═══ Given data ═══
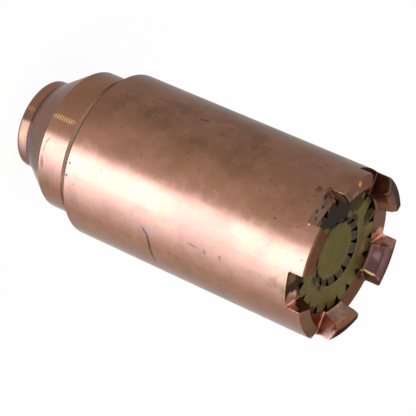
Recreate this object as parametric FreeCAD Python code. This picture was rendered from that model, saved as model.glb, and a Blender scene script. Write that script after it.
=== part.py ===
"""Gas heating nozzle: a copper shell with a castellated crown, a turned copper tail, two brass jets.

Millimetres. The nozzle stands on the rear face of its neck: the axis is Z, the origin is the middle of that
face, and the crown points up. The X axis runs through the middle of one of the six crown slots.
"""
import FreeCAD, Part
import math
import os

Vector = FreeCAD.Vector
AXIS = Vector(0, 0, 1)
ORIGIN = Vector(0, 0, 0)

# Barrel: every piece inside takes its radius from this one, wall by wall
shell_radius = 17.5
shell_wall = 2.5
crown_wall = 4.6
ring_wall = 5.7

# Tail: neck, cone and collar, turned from one bar
neck_radius = 9.5
neck_length = 2.4
neck_edge_chamfer = 0.3
cone_length = 7.9
collar_length = 6.7
spigot_length = 14.0
inlet_radius = 6.0
inlet_depth = 12.0
inlet_edge_chamfer = 0.5
gas_bore_radius = 4.0
flare_radius = 10.5
flare_depth = 6.5

# Shell: outside, bores and the seats inside
shell_length = 56.3
shell_end_inset = 1.5
shell_end_bevel = 1.4
shell_end_round = 0.65
shoulder_length = 14.0
shoulder_step = 0.9

# Crown: the teeth above the slot floor
tooth_height = 4.1
tooth_ridge_inset = 2.3
tooth_lip_width = 1.0
tooth_outer_drop = 0.75
tooth_outer_chamfer = 0.25
tooth_ridge_round = 0.55
tooth_tip_chamfer = 0.3
slot_width = 8.1
slot_corner_radius = 0.4
slot_pairs = 3

# Jets: a grooved brass ring and a grooved brass core pressed into it
ring_groove_count = 20
ring_groove_depth = 1.95
ring_groove_mouth = 1.6
ring_groove_turn = 13.9
core_groove_count = 14
core_groove_depth = 1.3
core_groove_mouth = 1.35
core_groove_turn = 1.8
jet_edge_chamfer = 0.12
dish_rim_width = 0.1
dish_wall_width = 1.15
dish_depth = 0.6

# Radii and heights worked out from the sizes above
collar_radius = shell_radius - shell_wall
ring_radius = shell_radius - crown_wall
core_radius = ring_radius - ring_wall
chamber_radius = ring_radius - shoulder_step
cone_front = neck_length + cone_length
shell_rear = cone_front + collar_length
spigot_front = shell_rear + spigot_length
jet_rear = spigot_front + shoulder_length
slot_floor = shell_rear + shell_length
tooth_top = slot_floor + tooth_height
tooth_edge = tooth_top - tooth_outer_drop
jet_length = slot_floor - jet_rear


def point(radius, height):
    """A point of a turned outline, in the XZ plane."""
    return Vector(radius, 0, height)


def outline(steps):
    """A closed wire through the steps: a point is a straight run, a pair (through, end) is an arc."""
    edges = []
    here = steps[0]
    for step in steps[1:] + [steps[0]]:
        if isinstance(step, tuple):
            through, end = step
            edges.append(Part.Arc(here, through, end).toShape())
            here = end
        else:
            edges.append(Part.LineSegment(here, step).toShape())
            here = step
    return Part.Wire(edges)


def turned(steps):
    """A solid of revolution about the nozzle's axis."""
    return Part.Face(outline(steps)).revolve(ORIGIN, AXIS, 360)


def rounded(before, corner, after, radius):
    """Three values for a rounded corner: its first point and the arc (middle, last point)."""
    into = (before - corner).normalize()
    out = (after - corner).normalize()
    half_angle = into.getAngle(out) / 2
    run = radius / math.tan(half_angle)
    start = corner + into * run
    end = corner + out * run
    bisector = (into + out).normalize()
    middle = corner + bisector * (radius / math.sin(half_angle) - radius)
    return [start, (middle, end)]


def cut_off(before, corner, after, run):
    """Two points that take off a corner, each this far from it along its side."""
    return [corner + (before - corner).normalize() * run, corner + (after - corner).normalize() * run]


def make_tail():
    """Neck, cone, collar and the spigot inside the shell, with the gas way through the middle."""
    flare_start = spigot_front - flare_depth
    return turned([
        point(inlet_radius + inlet_edge_chamfer, 0),
        point(neck_radius - neck_edge_chamfer, 0),
        point(neck_radius, neck_edge_chamfer),
        point(neck_radius, neck_length),
        point(collar_radius, cone_front),
        point(collar_radius, spigot_front),
        point(flare_radius, spigot_front),
        point(gas_bore_radius, flare_start),
        point(gas_bore_radius, inlet_depth),
        point(inlet_radius, inlet_depth),
        point(inlet_radius, inlet_edge_chamfer),
    ])


def make_slot_cutter():
    """One milling pass right across the crown, with the cutter's rounded corners at the floor."""
    half_width = slot_width / 2
    reach = shell_radius + slot_width
    above = tooth_top + tooth_height
    corners = [Vector(-reach, y, z) for y, z in (
        (-half_width, above), (-half_width, slot_floor), (half_width, slot_floor), (half_width, above))]
    steps = [corners[0]]
    steps += rounded(corners[0], corners[1], corners[2], slot_corner_radius)
    steps += rounded(corners[1], corners[2], corners[3], slot_corner_radius)
    steps += [corners[3]]
    return Part.Face(outline(steps)).extrude(Vector(2 * reach, 0, 0))


def off_slot_middle(place, turn):
    """How far a place lies from the middle plane of the slots that are turned by this angle."""
    angle = math.radians(turn)
    return abs(place.y * math.cos(angle) - place.x * math.sin(angle))


def tooth_tip_edges(shell, slot_turns):
    """The edges where the teeth's side faces meet their ends, from the outer edge to the ridge."""
    near = 0.001
    lowest = tooth_edge - 2 * tooth_outer_chamfer
    half_width = slot_width / 2
    found = []
    for edge in shell.Edges:
        ends = [vertex.Point for vertex in edge.Vertexes]
        on_wall = any(
            all(abs(off_slot_middle(end, turn) - half_width) < near for end in ends) for turn in slot_turns)
        if on_wall and edge.BoundBox.ZMin > lowest:
            found.append(edge)
    return found


def make_shell():
    """The copper barrel: a stepped tube whose thick front end is slotted into six teeth."""
    bevel_top = shell_rear + shell_end_bevel
    bevel_radius = shell_radius - shell_end_inset * shell_end_round / shell_end_bevel
    outer_edge = point(shell_radius, tooth_edge)
    ridge = point(shell_radius - tooth_ridge_inset, tooth_top)
    lip = point(ridge.x - tooth_lip_width, tooth_edge)
    bore_edge = point(ring_radius, slot_floor)
    steps = [
        point(collar_radius, shell_rear),
        point(shell_radius - shell_end_inset, shell_rear),
        point(bevel_radius, bevel_top),
        point(shell_radius, bevel_top + shell_end_round),
    ]
    steps += cut_off(steps[-1], outer_edge, ridge, tooth_outer_chamfer)
    steps += rounded(outer_edge, ridge, lip, tooth_ridge_round)
    steps += [
        lip,
        bore_edge,
        point(ring_radius, jet_rear),
        point(chamber_radius, jet_rear),
        point(chamber_radius, spigot_front),
        point(collar_radius, spigot_front),
    ]
    shell = turned(steps)
    cutter = make_slot_cutter()
    slot_turns = [180.0 * index / slot_pairs for index in range(slot_pairs)]
    for turn in slot_turns:
        shell = shell.cut(cutter.rotated(ORIGIN, AXIS, turn))
    return shell.makeChamfer(tooth_tip_chamfer, tooth_tip_edges(shell, slot_turns))


def groove_cutters(radius, depth, mouth, count, first_turn):
    """V grooves along the outside of a jet piece, cut to run past both of its ends."""
    # The flanks carry on straight to twice the depth, so that the cut is clean at the outside
    apex = Vector(radius - depth, 0, 0)
    left = Vector(radius + depth, mouth, 0)
    right = Vector(radius + depth, -mouth, 0)
    section = Part.Face(outline([apex, left, right]))
    groove = section.extrude(AXIS * (jet_length + 2 * depth)).translated(AXIS * (jet_rear - depth))
    return [groove.rotated(ORIGIN, AXIS, first_turn + 360.0 * index / count) for index in range(count)]


def make_jet_ring():
    """The outer jet piece: a brass tube with V grooves round its outside."""
    ring = turned([
        point(core_radius, jet_rear),
        point(ring_radius, jet_rear),
        point(ring_radius, slot_floor - jet_edge_chamfer),
        point(ring_radius - jet_edge_chamfer, slot_floor),
        point(core_radius + jet_edge_chamfer, slot_floor),
        point(core_radius, slot_floor - jet_edge_chamfer),
    ])
    return ring.cut(groove_cutters(
        ring_radius, ring_groove_depth, ring_groove_mouth, ring_groove_count, ring_groove_turn))


def make_jet_core():
    """The inner jet piece: a grooved brass rod whose front face is dished."""
    rim_outer = core_radius - jet_edge_chamfer
    rim_inner = rim_outer - dish_rim_width
    core = turned([
        point(0, jet_rear),
        point(core_radius, jet_rear),
        point(core_radius, slot_floor - jet_edge_chamfer),
        point(rim_outer, slot_floor),
        point(rim_inner, slot_floor),
        point(rim_inner - dish_wall_width, slot_floor - dish_depth),
        point(0, slot_floor - dish_depth),
    ])
    return core.cut(groove_cutters(
        core_radius, core_groove_depth, core_groove_mouth, core_groove_count, core_groove_turn))


pieces = {
    "tail": make_tail(),
    "shell": make_shell(),
    "jet_ring": make_jet_ring(),
    "jet_core": make_jet_core(),
}

os.makedirs("parts", exist_ok=True)
for name, shape in pieces.items():
    solid = shape.Solids[0]
    solid.exportStep(os.path.join("parts", name + ".step"))
    print(name, "solids", len(shape.Solids), "valid", solid.isValid(), "volume", round(solid.Volume, 1))
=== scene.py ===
"""Gas heating nozzle: the finish and fine form of a copper torch nozzle with a castellated crown.

Metres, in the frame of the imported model: the axis is Z, the neck stands on the floor at the origin and the
X axis runs through the middle of a crown slot. Each solid of the frame is replaced by a smooth mesh of the
same form: the tail is swept round the axis, and shell and jets are one sector each, repeated about the axis.
The patterns of the metals are in millimetres, and their turns in degrees.
"""
from collections import namedtuple
import math

import bmesh
import bpy
from mathutils import Matrix, Vector


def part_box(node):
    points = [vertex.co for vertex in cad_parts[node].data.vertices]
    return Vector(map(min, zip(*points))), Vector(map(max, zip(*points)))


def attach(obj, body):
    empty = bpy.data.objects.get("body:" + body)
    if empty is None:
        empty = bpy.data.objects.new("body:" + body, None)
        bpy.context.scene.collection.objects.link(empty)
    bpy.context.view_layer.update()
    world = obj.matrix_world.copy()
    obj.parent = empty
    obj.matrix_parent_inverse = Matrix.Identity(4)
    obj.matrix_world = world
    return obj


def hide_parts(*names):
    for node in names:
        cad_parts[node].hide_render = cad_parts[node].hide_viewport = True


bl_info = {
    "name": "Gas heating nozzle",
    "version": (1, 0, 0),
    "blender": (4, 5, 0),
    "location": "3D View > Sidebar > Nozzle",
    "description": "Builds a copper gas heating nozzle with brass jets, its metals and its stage",
    "category": "Object",
}

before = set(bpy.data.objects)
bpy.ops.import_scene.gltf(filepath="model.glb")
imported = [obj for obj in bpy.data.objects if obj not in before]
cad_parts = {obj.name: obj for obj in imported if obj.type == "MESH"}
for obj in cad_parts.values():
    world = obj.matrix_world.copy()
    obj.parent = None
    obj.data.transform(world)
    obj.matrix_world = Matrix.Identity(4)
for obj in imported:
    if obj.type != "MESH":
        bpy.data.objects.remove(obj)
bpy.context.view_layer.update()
TAIL_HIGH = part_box("tail")[1]
SHELL_LOW, SHELL_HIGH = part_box("shell")
RING_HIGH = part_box("jet_ring")[1]
CORE_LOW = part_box("jet_core")[0]
BODY = "root"
MM = 0.001
FACE_MARK = "face_metal"
BEVEL_WEIGHT = "bevel_weight_edge"
WHITE = (1.0, 1.0, 1.0, 1.0)


def length(name, description, default):
    """A size in metres that a user may change."""
    return bpy.props.FloatProperty(
        name=name, description=description, default=default, min=0.0, precision=5, unit="LENGTH")


def angle(name, description, default):
    """A turn about the axis that a user may change, given in degrees."""
    return bpy.props.FloatProperty(
        name=name, description=description, default=math.radians(default), unit="ROTATION")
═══
Goal of the exercise:
Using the listing above, list every line in which the string "points" occurs.

Answer to this exercise:
face, and the crown points up. The X axis runs through the middle of one of the six crown slots.
    """Two points that take off a corner, each this far from it along its side."""
    points = [vertex.co for vertex in cad_parts[node].data.vertices]
    return Vector(map(min, zip(*points))), Vector(map(max, zip(*points)))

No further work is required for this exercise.